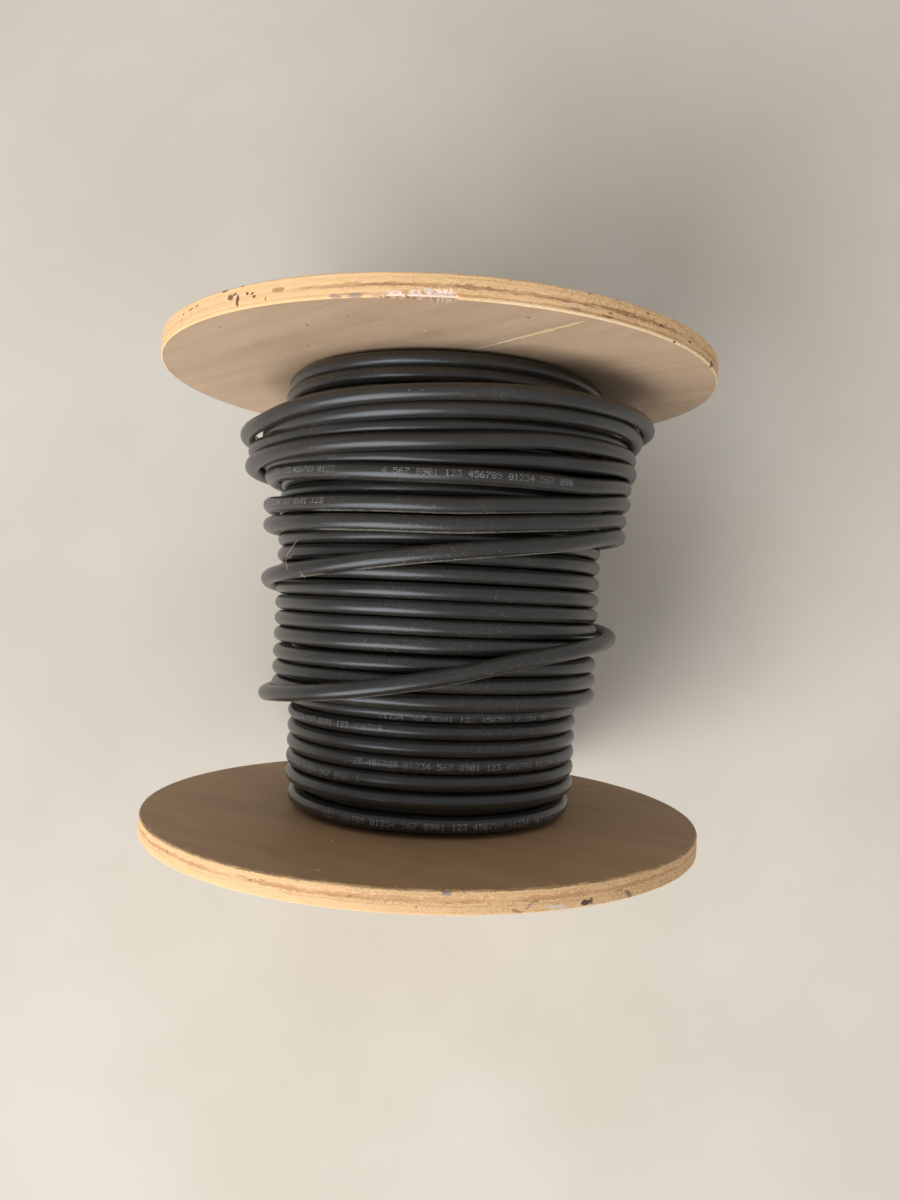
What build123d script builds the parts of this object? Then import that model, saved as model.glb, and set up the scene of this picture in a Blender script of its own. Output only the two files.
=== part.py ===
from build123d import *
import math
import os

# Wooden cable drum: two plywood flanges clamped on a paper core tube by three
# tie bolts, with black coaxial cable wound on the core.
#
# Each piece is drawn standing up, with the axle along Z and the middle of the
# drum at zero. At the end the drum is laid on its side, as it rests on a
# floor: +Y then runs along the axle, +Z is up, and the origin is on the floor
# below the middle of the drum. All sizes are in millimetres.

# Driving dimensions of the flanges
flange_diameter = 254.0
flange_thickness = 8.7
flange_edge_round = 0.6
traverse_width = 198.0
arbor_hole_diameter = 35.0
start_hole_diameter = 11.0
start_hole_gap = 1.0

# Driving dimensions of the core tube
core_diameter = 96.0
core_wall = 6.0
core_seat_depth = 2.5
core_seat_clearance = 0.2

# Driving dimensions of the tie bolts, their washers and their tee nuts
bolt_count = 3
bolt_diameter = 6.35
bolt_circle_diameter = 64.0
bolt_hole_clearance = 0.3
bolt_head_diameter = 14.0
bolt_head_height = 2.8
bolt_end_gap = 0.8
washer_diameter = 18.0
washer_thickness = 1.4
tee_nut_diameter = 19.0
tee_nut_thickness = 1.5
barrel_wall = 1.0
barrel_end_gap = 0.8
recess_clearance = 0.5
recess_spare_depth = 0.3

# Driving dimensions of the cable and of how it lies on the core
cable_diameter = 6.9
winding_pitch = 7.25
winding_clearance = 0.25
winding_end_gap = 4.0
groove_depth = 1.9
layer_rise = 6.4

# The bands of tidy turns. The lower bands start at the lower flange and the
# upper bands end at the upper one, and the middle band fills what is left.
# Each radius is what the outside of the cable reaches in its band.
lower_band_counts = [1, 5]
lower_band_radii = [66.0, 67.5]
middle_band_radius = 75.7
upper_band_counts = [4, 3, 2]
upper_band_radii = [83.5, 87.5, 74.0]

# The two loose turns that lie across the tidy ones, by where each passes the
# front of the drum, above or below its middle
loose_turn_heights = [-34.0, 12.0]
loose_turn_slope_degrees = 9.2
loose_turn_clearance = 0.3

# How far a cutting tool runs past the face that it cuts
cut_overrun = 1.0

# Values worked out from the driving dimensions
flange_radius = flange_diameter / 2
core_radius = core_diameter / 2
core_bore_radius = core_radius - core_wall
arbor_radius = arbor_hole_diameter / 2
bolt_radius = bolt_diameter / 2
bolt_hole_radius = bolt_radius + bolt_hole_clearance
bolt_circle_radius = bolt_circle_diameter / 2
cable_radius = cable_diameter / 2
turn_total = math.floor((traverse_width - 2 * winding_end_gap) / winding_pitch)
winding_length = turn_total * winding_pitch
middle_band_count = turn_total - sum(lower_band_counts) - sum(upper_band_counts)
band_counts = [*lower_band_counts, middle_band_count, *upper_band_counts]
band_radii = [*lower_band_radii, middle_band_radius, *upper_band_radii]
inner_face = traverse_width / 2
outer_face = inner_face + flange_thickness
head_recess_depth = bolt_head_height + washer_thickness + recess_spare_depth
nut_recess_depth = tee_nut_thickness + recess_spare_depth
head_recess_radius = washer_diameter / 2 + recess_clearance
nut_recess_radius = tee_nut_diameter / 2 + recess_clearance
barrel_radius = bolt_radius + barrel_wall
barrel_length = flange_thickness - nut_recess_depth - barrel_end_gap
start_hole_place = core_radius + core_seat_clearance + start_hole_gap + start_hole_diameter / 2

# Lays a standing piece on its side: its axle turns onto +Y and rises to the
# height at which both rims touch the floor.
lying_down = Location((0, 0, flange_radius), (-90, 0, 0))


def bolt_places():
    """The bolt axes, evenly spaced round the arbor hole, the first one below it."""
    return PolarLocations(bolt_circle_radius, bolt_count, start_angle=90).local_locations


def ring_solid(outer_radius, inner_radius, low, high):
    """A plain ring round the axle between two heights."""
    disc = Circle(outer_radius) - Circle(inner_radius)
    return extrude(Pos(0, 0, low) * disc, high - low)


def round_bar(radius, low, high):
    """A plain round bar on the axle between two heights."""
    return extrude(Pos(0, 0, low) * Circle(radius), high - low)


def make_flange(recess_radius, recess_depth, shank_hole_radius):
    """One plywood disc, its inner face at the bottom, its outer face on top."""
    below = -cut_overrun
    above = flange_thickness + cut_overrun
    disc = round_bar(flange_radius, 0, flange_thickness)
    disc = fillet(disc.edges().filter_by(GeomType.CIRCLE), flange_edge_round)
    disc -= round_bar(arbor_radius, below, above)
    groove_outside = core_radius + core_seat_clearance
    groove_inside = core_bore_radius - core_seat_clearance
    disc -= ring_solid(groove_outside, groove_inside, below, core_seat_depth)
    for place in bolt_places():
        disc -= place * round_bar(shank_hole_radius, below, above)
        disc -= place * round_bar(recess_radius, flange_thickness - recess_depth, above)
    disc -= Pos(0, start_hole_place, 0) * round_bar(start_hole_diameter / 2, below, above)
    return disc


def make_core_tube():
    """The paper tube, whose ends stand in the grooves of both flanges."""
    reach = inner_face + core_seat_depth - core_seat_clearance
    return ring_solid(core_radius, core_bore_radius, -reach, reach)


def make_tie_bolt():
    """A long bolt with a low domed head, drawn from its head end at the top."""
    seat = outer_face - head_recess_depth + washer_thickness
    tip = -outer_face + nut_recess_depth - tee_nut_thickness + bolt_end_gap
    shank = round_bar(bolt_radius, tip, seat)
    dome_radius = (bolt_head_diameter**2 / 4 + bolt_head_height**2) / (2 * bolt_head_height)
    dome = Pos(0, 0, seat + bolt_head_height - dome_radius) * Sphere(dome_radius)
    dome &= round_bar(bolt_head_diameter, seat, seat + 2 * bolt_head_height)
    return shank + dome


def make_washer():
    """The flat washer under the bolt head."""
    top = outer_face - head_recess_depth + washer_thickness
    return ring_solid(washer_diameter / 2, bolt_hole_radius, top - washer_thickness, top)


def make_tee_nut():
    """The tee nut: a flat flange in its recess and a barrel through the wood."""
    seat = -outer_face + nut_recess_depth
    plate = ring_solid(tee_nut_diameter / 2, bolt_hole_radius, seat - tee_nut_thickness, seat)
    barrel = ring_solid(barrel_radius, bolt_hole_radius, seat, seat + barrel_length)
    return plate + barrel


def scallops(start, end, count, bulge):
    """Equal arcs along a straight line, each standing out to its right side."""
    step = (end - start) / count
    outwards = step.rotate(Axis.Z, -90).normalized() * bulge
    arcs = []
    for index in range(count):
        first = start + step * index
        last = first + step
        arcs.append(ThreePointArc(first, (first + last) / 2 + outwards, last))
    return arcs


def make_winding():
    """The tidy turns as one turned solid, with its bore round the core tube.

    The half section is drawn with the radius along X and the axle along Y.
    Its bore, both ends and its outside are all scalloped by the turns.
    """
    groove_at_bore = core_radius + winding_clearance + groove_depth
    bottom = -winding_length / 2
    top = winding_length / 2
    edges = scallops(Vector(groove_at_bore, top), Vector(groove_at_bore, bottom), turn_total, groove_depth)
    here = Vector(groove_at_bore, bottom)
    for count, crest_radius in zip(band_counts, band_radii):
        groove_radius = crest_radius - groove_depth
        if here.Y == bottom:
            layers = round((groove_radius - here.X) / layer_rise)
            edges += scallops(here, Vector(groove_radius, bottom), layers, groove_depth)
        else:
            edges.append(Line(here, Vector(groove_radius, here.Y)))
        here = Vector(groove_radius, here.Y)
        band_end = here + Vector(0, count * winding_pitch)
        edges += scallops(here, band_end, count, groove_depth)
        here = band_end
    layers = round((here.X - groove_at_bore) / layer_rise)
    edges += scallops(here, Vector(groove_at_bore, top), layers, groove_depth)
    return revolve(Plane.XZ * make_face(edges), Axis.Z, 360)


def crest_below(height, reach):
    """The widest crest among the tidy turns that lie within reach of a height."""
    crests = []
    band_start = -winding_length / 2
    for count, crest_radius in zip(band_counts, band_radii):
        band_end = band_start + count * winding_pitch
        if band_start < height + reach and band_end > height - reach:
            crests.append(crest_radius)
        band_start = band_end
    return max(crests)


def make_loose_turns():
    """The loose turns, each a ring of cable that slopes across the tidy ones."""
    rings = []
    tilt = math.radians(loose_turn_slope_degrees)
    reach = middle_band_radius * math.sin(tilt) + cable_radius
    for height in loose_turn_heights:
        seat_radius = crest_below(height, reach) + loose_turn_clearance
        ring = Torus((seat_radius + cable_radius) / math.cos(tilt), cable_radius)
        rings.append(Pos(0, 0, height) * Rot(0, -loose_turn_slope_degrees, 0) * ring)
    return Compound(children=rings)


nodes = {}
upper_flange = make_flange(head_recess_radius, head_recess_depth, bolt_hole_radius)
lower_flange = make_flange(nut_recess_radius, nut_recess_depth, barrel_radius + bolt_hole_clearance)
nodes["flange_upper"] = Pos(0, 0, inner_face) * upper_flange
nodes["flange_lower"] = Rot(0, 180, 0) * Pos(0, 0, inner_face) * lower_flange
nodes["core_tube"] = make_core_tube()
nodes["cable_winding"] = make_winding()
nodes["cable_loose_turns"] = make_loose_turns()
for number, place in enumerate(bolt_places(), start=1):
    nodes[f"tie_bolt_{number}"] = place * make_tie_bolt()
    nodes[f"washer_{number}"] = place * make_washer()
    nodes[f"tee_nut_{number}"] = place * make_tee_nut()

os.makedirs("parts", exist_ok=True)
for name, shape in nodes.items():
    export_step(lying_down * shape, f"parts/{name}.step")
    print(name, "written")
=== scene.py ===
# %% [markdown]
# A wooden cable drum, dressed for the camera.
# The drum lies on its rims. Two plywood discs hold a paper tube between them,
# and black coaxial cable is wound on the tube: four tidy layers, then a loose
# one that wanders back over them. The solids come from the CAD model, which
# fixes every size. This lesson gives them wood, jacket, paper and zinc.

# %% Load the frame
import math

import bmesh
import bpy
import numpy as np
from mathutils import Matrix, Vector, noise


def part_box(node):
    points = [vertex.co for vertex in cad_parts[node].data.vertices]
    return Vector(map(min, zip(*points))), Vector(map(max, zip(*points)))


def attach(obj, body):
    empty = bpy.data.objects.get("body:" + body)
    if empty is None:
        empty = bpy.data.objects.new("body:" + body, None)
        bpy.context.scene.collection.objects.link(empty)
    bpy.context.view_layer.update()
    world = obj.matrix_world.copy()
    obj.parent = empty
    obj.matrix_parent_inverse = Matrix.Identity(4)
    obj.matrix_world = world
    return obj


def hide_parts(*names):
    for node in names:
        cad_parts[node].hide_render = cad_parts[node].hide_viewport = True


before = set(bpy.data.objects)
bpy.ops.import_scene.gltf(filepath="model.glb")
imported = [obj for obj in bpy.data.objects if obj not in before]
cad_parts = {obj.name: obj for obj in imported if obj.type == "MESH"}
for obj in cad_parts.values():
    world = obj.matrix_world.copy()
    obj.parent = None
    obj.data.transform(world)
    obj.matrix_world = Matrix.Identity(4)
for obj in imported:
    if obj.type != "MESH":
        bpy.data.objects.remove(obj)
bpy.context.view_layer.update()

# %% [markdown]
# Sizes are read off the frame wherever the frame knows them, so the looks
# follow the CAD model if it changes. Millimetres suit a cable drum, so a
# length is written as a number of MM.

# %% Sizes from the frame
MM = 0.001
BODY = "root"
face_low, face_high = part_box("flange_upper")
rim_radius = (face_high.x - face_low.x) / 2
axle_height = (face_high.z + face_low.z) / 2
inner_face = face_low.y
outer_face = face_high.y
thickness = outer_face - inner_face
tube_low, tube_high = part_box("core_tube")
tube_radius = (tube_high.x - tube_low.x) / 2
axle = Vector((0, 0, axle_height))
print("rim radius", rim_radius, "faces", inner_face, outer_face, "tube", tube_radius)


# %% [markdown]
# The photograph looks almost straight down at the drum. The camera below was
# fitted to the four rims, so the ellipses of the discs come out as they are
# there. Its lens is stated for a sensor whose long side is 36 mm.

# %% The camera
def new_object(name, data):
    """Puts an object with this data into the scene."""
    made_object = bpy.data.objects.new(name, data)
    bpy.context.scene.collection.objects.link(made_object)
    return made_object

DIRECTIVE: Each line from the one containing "barrel_radius + bolt_hole_clearance)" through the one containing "zip(*points))), Vector(map(max, zip(*points)))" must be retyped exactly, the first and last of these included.

RESULT OF THE EXERCISE:
lower_flange = make_flange(nut_recess_radius, nut_recess_depth, barrel_radius + bolt_hole_clearance)
nodes["flange_upper"] = Pos(0, 0, inner_face) * upper_flange
nodes["flange_lower"] = Rot(0, 180, 0) * Pos(0, 0, inner_face) * lower_flange
nodes["core_tube"] = make_core_tube()
nodes["cable_winding"] = make_winding()
nodes["cable_loose_turns"] = make_loose_turns()
for number, place in enumerate(bolt_places(), start=1):
    nodes[f"tie_bolt_{number}"] = place * make_tie_bolt()
    nodes[f"washer_{number}"] = place * make_washer()
    nodes[f"tee_nut_{number}"] = place * make_tee_nut()

os.makedirs("parts", exist_ok=True)
for name, shape in nodes.items():
    export_step(lying_down * shape, f"parts/{name}.step")
    print(name, "written")
=== scene.py ===
# %% [markdown]
# A wooden cable drum, dressed for the camera.
# The drum lies on its rims. Two plywood discs hold a paper tube between them,
# and black coaxial cable is wound on the tube: four tidy layers, then a loose
# one that wanders back over them. The solids come from the CAD model, which
# fixes every size. This lesson gives them wood, jacket, paper and zinc.

# %% Load the frame
import math

import bmesh
import bpy
import numpy as np
from mathutils import Matrix, Vector, noise


def part_box(node):
    points = [vertex.co for vertex in cad_parts[node].data.vertices]
    return Vector(map(min, zip(*points))), Vector(map(max, zip(*points)))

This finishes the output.